- DATA SHOWN -
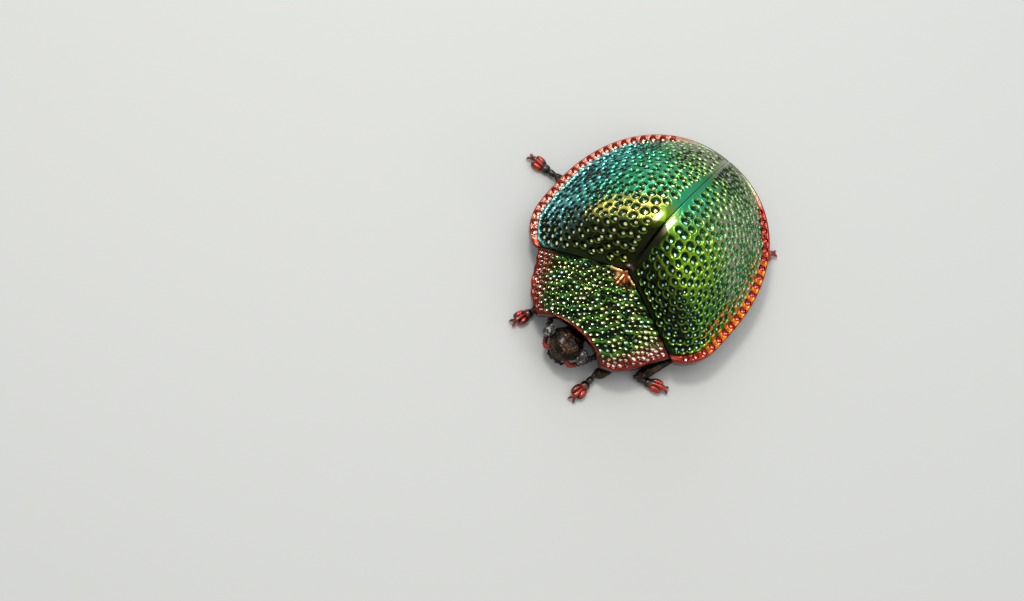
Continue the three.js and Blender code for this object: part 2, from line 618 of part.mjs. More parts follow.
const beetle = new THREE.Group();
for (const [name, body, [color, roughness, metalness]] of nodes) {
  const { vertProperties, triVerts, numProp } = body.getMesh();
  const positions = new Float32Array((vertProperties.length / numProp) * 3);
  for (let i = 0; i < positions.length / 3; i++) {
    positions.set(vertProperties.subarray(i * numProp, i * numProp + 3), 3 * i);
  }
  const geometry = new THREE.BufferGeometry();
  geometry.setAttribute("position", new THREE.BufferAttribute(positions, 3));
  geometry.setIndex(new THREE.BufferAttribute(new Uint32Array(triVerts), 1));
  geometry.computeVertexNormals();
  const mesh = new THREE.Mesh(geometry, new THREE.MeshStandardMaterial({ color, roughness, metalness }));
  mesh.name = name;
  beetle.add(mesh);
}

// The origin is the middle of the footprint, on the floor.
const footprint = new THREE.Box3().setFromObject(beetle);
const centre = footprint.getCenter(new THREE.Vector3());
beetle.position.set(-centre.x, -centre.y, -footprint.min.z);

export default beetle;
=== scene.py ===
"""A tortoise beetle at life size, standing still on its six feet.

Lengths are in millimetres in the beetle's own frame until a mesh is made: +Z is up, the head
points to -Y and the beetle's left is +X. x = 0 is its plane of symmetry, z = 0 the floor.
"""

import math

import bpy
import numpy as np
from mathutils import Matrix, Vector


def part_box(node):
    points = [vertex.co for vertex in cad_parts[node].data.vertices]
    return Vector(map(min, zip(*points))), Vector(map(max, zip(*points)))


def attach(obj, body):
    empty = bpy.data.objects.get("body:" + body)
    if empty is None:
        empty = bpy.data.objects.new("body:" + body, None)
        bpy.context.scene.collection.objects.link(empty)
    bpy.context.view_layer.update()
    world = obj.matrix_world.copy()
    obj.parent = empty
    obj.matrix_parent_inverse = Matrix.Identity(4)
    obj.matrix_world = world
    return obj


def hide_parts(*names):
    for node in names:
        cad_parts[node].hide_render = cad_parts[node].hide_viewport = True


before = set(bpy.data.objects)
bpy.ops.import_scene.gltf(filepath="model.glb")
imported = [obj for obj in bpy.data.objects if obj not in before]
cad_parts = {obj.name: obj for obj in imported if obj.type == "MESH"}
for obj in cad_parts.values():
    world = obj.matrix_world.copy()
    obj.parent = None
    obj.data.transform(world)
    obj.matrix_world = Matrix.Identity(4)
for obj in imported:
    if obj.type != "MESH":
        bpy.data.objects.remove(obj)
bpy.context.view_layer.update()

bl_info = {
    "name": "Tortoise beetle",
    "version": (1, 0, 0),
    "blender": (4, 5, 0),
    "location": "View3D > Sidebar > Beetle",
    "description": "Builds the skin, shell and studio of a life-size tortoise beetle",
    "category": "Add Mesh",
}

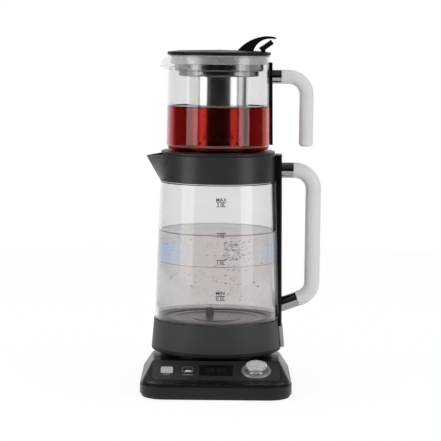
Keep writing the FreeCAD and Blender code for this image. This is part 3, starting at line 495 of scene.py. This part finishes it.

- THE PROBLEM -
Produce an exact copy of the lines from the one containing "zip(*points))), Vector(map(max, zip(*points)))" through the last line, and of nothing else.

- SOLUTION TO THIS EXERCISE -
    return Vector(map(min, zip(*points))), Vector(map(max, zip(*points)))


def attach(obj, body):
    empty = bpy.data.objects.get("body:" + body)
    if empty is None:
        empty = bpy.data.objects.new("body:" + body, None)
        bpy.context.scene.collection.objects.link(empty)
    bpy.context.view_layer.update()
    world = obj.matrix_world.copy()
    obj.parent = empty
    obj.matrix_parent_inverse = Matrix.Identity(4)
    obj.matrix_world = world
    return obj


def hide_parts(*names):
    for node in names:
        cad_parts[node].hide_render = cad_parts[node].hide_viewport = True


before = set(bpy.data.objects)
bpy.ops.import_scene.gltf(filepath="model.glb")
imported = [obj for obj in bpy.data.objects if obj not in before]
cad_parts = {obj.name: obj for obj in imported if obj.type == "MESH"}
for obj in cad_parts.values():
    world = obj.matrix_world.copy()
    obj.parent = None
    obj.data.transform(world)
    obj.matrix_world = Matrix.Identity(4)
for obj in imported:
    if obj.type != "MESH":
        bpy.data.objects.remove(obj)
bpy.context.view_layer.update()

bl_info = {
    "name": "Tortoise beetle",
    "version": (1, 0, 0),
    "blender": (4, 5, 0),
    "location": "View3D > Sidebar > Beetle",
    "description": "Builds the skin, shell and studio of a life-size tortoise beetle",
    "category": "Add Mesh",
}

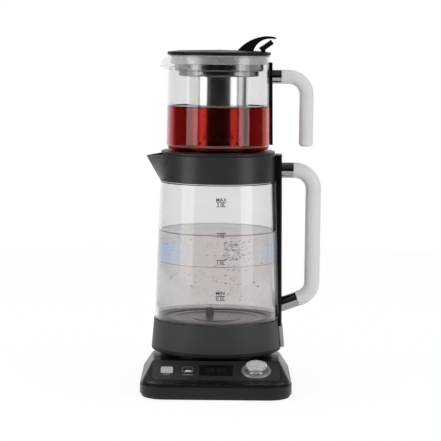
Keep writing the FreeCAD and Blender code for this image. This is part 3, starting at line 495 of scene.py. This part finishes it.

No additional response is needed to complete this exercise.